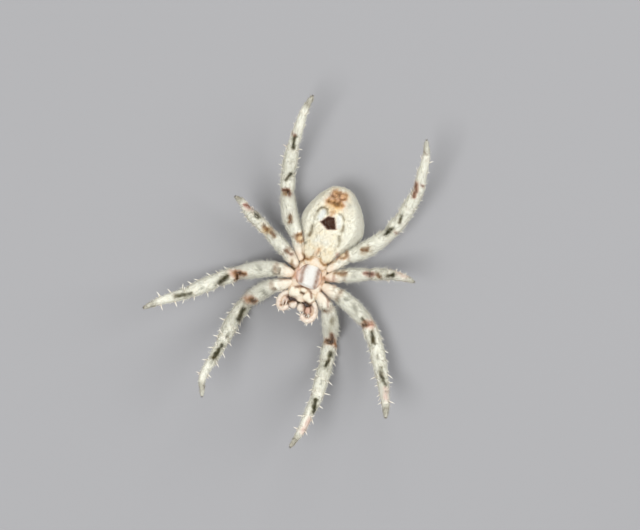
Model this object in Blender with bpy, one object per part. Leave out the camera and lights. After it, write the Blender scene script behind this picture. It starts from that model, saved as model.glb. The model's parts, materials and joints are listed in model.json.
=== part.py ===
"""Orb weaver spider, a life-size still model lying on its back with the legs arched up.

The belly faces +Z, the spinnerets point along +Y and the jaws along -Y.
It rests on the back of the abdomen and on the two front knees.
Everything below is in millimetres until mm() or MM turns it into metres.
"""
from math import cos, hypot, pi, radians, sin

import bmesh
import bpy
from mathutils import Matrix, Vector

MM = 0.001
GAP = 0.05                     # clearance between neighbouring solids

# Driving sizes
STERNUM_AT = (1.62, -0.04)     # sternum centre, measured from the middle of the footprint
HEAD_TURN = radians(-4)        # the front body is turned a little towards its left legs
HEAD_PIVOT_Y = 1.5             # the waist, about which the front body turns
ABDOMEN_ROLL = radians(-5)     # the abdomen is rolled towards its left side
LEG_ROOT_Z = 5.35

CARAPACE_FRONT_Y = -3.45
CARAPACE_REAR_Y = 1.38
CARAPACE_RIM_Z = 4.55
CARAPACE_CROWN_Z = 2.35
STERNUM_TOP_Z = 6.35
STERNUM_LENGTH = 2.8
STERNUM_WIDTH = 2.9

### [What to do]
Reproduce the listing above verbatim, from first line to last.

### [The reply]
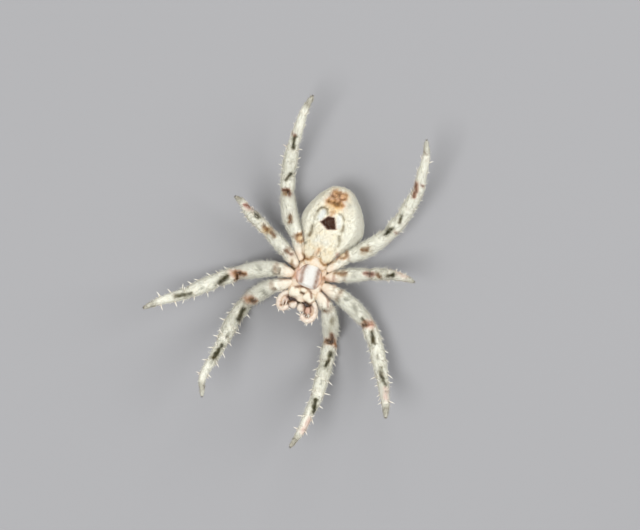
Model this object in Blender with bpy, one object per part. Leave out the camera and lights. After it, write the Blender scene script behind this picture. It starts from that model, saved as model.glb. The model's parts, materials and joints are listed in model.json.
=== part.py ===
"""Orb weaver spider, a life-size still model lying on its back with the legs arched up.

The belly faces +Z, the spinnerets point along +Y and the jaws along -Y.
It rests on the back of the abdomen and on the two front knees.
Everything below is in millimetres until mm() or MM turns it into metres.
"""
from math import cos, hypot, pi, radians, sin

import bmesh
import bpy
from mathutils import Matrix, Vector

MM = 0.001
GAP = 0.05                     # clearance between neighbouring solids

# Driving sizes
STERNUM_AT = (1.62, -0.04)     # sternum centre, measured from the middle of the footprint
HEAD_TURN = radians(-4)        # the front body is turned a little towards its left legs
HEAD_PIVOT_Y = 1.5             # the waist, about which the front body turns
ABDOMEN_ROLL = radians(-5)     # the abdomen is rolled towards its left side
LEG_ROOT_Z = 5.35

CARAPACE_FRONT_Y = -3.45
CARAPACE_REAR_Y = 1.38
CARAPACE_RIM_Z = 4.55
CARAPACE_CROWN_Z = 2.35
STERNUM_TOP_Z = 6.35
STERNUM_LENGTH = 2.8
STERNUM_WIDTH = 2.9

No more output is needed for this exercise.